Tuesday, June 4, 2024


A couple of months back, we posted HERE about our discovery of sweet lemons.  They were wonderful and have been buying them regularly.

We did a ton of research and only found a few available to ship BUT, they don't ship to Texas (and California and Florida...FDA guidelines on citrus).  We'd have to find one here that sold within Texas.  We tried and couldn't find any, so after that same research, we found out that they will grow true from seed and should produce fruit, as opposed to some regular store-bought lemons that are hybrids.  Hey, it's worth a try, right?

We bought another one and cut it open to get to the seeds and sort through them.

We got four good ones and two that were a bit misshapen and flat, needed to test them.

I had read that the best way to get them started was to soak them for about an hour in water.  Also, any non-viable seeds will float to the top.  I tested that by dropping those two in there and sure enough, they floated and the others sank to the bottom.  
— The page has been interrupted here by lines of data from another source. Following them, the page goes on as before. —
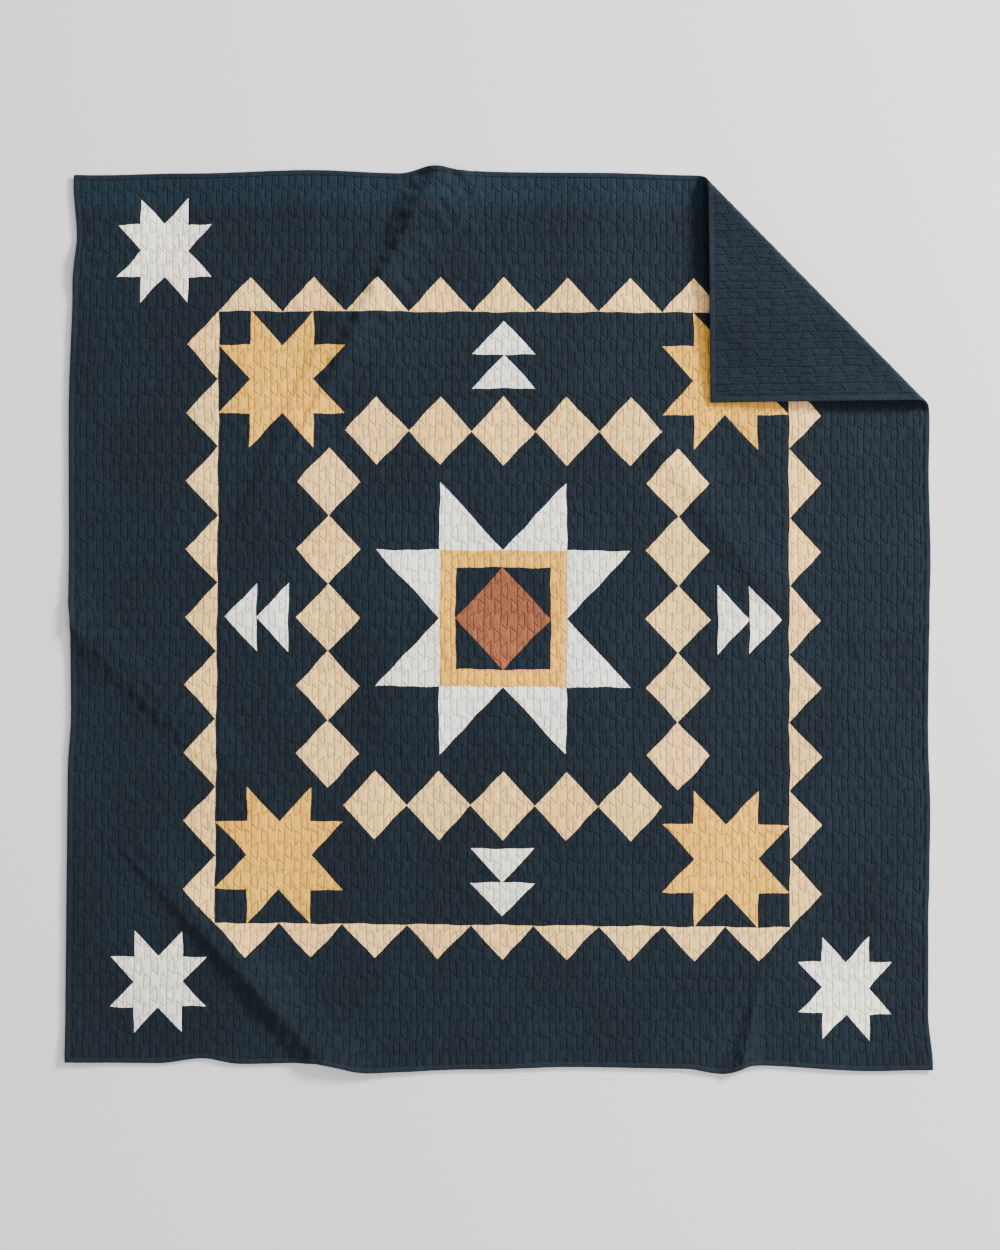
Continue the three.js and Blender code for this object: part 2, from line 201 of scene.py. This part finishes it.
def lift(x, y):
    """Height of the folds over a floor place. An open fold widens and rises evenly from its tip
    to a sharp crest; a crease is half a cosine wave on each side and fades at its ends; both
    have wrinkles part-way down, as part (1 - part)^2. The whole cloth swells and rumples a
    little in products of sine waves, up to where it is turned back, and curls up along its left
    and bottom edges."""
    height = np.zeros_like(x)
    for start, end, high, left, right in OPEN_FOLDS:
        tip, far = (outline(*np.array(point, float)) for point in (start, end))
        way, side, length = from_line(tip, far, x, y)
        share = np.maximum(way / length, TIP_SHARE)
        part = down_side(way, side, left, right, share)
        height += high * share * (1 - part) ** 2 * (1 + CREST_FULLNESS * part)
        wrinkled = WRINKLE_HEIGHT * np.minimum(share / WRINKLES_FULL_AT, 1)
        height += wrinkled * waves(WRINKLES, way, side) * part * (1 - part) ** 2
    for start, end, high, left, right in CREASES:
        way, side, length = from_line(start, end, x, y)
        part = down_side(way, side, left, right)
        ends = smooth(way, 0, CREASE_END) * smooth(length - way, 0, CREASE_END)
        height += high * ends * (0.5 + 0.5 * np.cos(np.pi * part))
        height += CREASE_WRINKLE_HEIGHT * ends * waves(WRINKLES, way, side) * part * (1 - part) ** 2
    swell = SWELL * (1 + waves(SWELL_ACROSS, x, y) * waves(SWELL_UP, y, x))
    rumple = RUMPLE * (1 + waves(RUMPLE_ACROSS, x, y) * waves(RUMPLE_UP, y, x))
    curl = EDGE_CURL * (1 - smooth(x - LEFT_EDGE, 0, CURL_REACH))
    curl += EDGE_CURL * (1 - smooth(y - BOTTOM_EDGE, 0, CURL_REACH))
    before_turn = smooth(TURN_START - x * TURN[0] - y * TURN[1], 0, CALM_BEFORE_TURN)
    return np.maximum(height, 0) + (swell + rumple) * before_turn + curl


def inset(u, v):
    """Distance in from the nearest edge of the cut cloth."""
    return np.minimum(WIDTH / 2 - np.abs(u), HEIGHT / 2 - np.abs(v))


def past_turn(u, v):
    """How far a cloth point's floor place lies past the start of the turn, square to it."""
    x, y = outline(u, v)
    return x * TURN[0] + y * TURN[1] - TURN_START


def place(u, v, w):
    """Metres of cloth point (u, v) at w through the cloth. The quilting has drawn the cloth a
    little out of line, in two sine waves. Before the turn it is the outlined place at lift + w;
    then the cloth runs round a half circle, with w towards its middle; then it runs back over
    the quilt, upside down, falling with the square of the way."""
    drawn = DRAWN_IN * smooth(inset(u, v), DRAWN_FROM, DRAWN_TO)
    u, v = u + drawn * waves(DRAWN_ACROSS, v, u), v + drawn * waves(DRAWN_UP, u, v)
    x, y = outline(u, v)
    out = x * TURN[0] + y * TURN[1]
    along = x * TURN[1] - y * TURN[0]
    past = out - TURN_START
    angle = np.clip(past / BEND_RADIUS, 0, math.pi)
    back = np.maximum(past - BEND_RADIUS * math.pi, 0)
    turned_out = TURN_START + (BEND_RADIUS - w) * np.sin(angle) - back
    fall = FLAP_FALL * (back / FLAP_LENGTH) ** 2
    wavy = FLAP_WAVE * smooth(back, FLAP_WAVE_FROM, FLAP_WAVE_TO) * waves(FLAP_WAVES, back, along)
    turned_z = BEND_RADIUS - (BEND_RADIUS - w) * np.cos(angle) - fall + wavy
    along = along + FLAP_DRIFT * back
    turned = past > 0
    out = np.where(turned, turned_out, out)
    z = np.where(turned, turned_z, lift(x, y) + w)
    return np.stack([out * TURN[0] + along * TURN[1], out * TURN[1] - along * TURN[0], z], -1) * MM


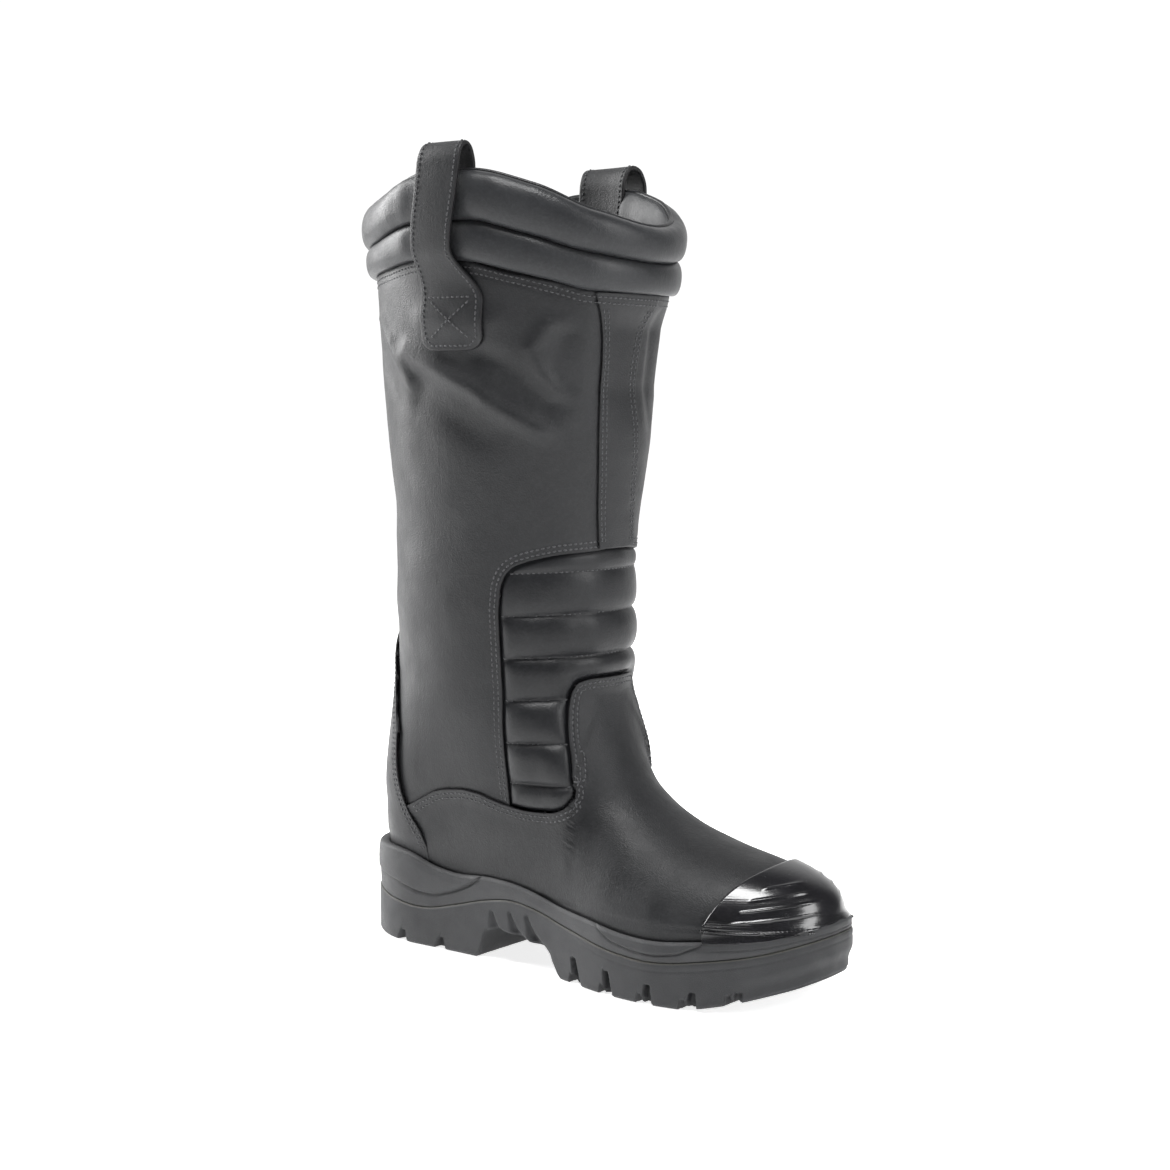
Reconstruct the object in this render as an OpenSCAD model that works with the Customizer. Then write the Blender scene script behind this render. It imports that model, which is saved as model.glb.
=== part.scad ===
// Fire boot, right foot: a tall pull-on leather boot with a padded collar, a quilted ankle,
// a steel toe cap, a moulded scuff cap and a lugged sole.
// Millimetres. +X is the toe, +Y the inner side, +Z up. The origin is on the ground under the
// middle of the sole. Profiles are written with x measured from the back of the sole.

/* [Sole] */
// Border of the sole outside the upper, along the sides
lip_side = 4.5; // [3.5:0.5:6]
// Border of the sole behind the heel
lip_heel = 9.5; // [8:0.5:11]
// Border of the sole in front of the toe
lip_toe = 8; // [6.5:0.5:10]
// Clearance between the upper and the cup that it sits in
cup_gap = 1.8; // [1.4:0.1:2.2]
// Thickness of the midsole under the insole board
web_t = 6; // [4:0.5:7]
// Height of the tread grooves
groove_h = 5; // [3:0.5:7]
// Width of the tread grooves
groove_w = 3.4; // [2:0.2:5]
// Height of the notches in the side of the sole
notch_h = 12.5; // [8:0.5:14]
// Depth of the notches in the side of the sole
notch_d = 5; // [3:0.5:7]

/* [Leather] */
// Thickness of the outer leather
leather_t = 2.2; // [1.6:0.1:2.4]
// Thickness of the linings
lining_t = 2; // [1:0.1:2]
// Thickness of the heel stiffener
counter_t = 1.8; // [1:0.1:1.8]
// Thickness of the scuff cap
bumper_t = 2.5; // [1.5:0.1:3]

/* [Hidden parts] */
// Thickness of the steel toe cap
cap_t = 1.9; // [1.4:0.1:2]
// Rear edge of the steel toe cap, from the back of the sole
cap_x = 252; // [246:1:262]
// Thickness of the puncture plate
plate_t = 0.6; // [0.5:0.1:0.8]
// Thickness of the insole board
board_t = 2; // [1.5:0.1:2]
// Thickness of the footbed
footbed_t = 4.5; // [3:0.5:5]
// Radius of the heel pad
pad_r = 20; // [14:1:22]
// Thickness of the heel pad
pad_t = 5; // [3:0.5:6]
// Width of the steel shank
shank_w = 15; // [10:1:18]
// Thickness of the steel shank
shank_t = 1.6; // [1:0.1:2]

/* [Collar and loops] */
// How far the upper tube stands out
upper_bulge = 10.5; // [7:0.5:12]
// How far the lower tube stands out
lower_bulge = 8; // [5:0.5:9]
// Thickness of the collar leather
collar_t = 1.5; // [1:0.1:2]
// Thickness of the pull straps
strap_t = 2.4; // [1.8:0.1:2.6]
// Height of the top of the pull straps
strap_top = 462; // [456:1:470]

/* [Hidden] */

leather = [0.13, 0.13, 0.14];
dark_rubber = [0.16, 0.16, 0.17];
steel = [0.62, 0.63, 0.65];
lining_grey = [0.25, 0.25, 0.26];
foam_grey = [0.45, 0.45, 0.46];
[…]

I decided to do the wet paper towel in the baggie method, ha.  I folded them into a very wet paper towel and put them into a ziploc with some air and sealed it up. I put it in a dark place (the utility closet) and every few days for a couple of weeks, I opened it to spritz in some water with a squirt bottle.  

After about a week...

We had sprouts!  In this baggie, one didn't sprout.

And in this baggie, there was one really strong one, roots and a plant starting to come from the top.

I put in the potting soil, soaked it (and soaked the clay pots) and covered the seedlings with soil.

Little trees coming up after a few days.

Here they are a couple weeks after the other photo. They are green, vibrant and growing quickly.  One seed has produced twins (apparently common with citrus).  I need to research it to see if we can divide them after they get bigger or cut one down now.

Will they ever produce fruit?  Probably.
Will it be a few years?  Definitely.
Will it be a fun process getting there?  Absolutely!


  1. How exciting! Congratulations on your baby trees! Your thumb is definitely green! Hoping you’ll be picking fruit from them in a few years!

  2. That is exciting! Can I say--orangerie?

  3. Awesome! What a wonderful experiment just to see how and when they will produce lemons. Hopefully you are keeping records of your project. It's best to grow your new 'babies' under humid conditions. Them nasty ole pests do not like humidity conditions.
    Be sure to keep an eye out for nasty pests such as; mealy bugs, spider mites, and scale insects are common lemon trees.
    This is something that I have learned through the years; If seeds sink they are good to plant but if they float then they probably won't germinate.
    Enjoy your day and best of luck to you on your baby lemon trees. Try with orange seeds, apple seeds, etc.

  4. Only time will tell how it all works out

  5. You and Steve Reed are most fortunate when growing plants and, now ... Lemon 🍋 Trees! I hope all the little saplings survive and produce all the sweet lemons you could ever want!

  6. Have you grown any Meyer Lemons? They are the best... sweetish and good for anything calling for lemon ... maybe just my opinion.

    1. Meyer Lemons Are the best but just unable to find the Meyers in the grocery store. Used to have a Meyer Lemon tree until the neighbors goat ate it right down to the ground, so my poor lemon tree / bush never did recover.

  7. Wonderful to see you had success.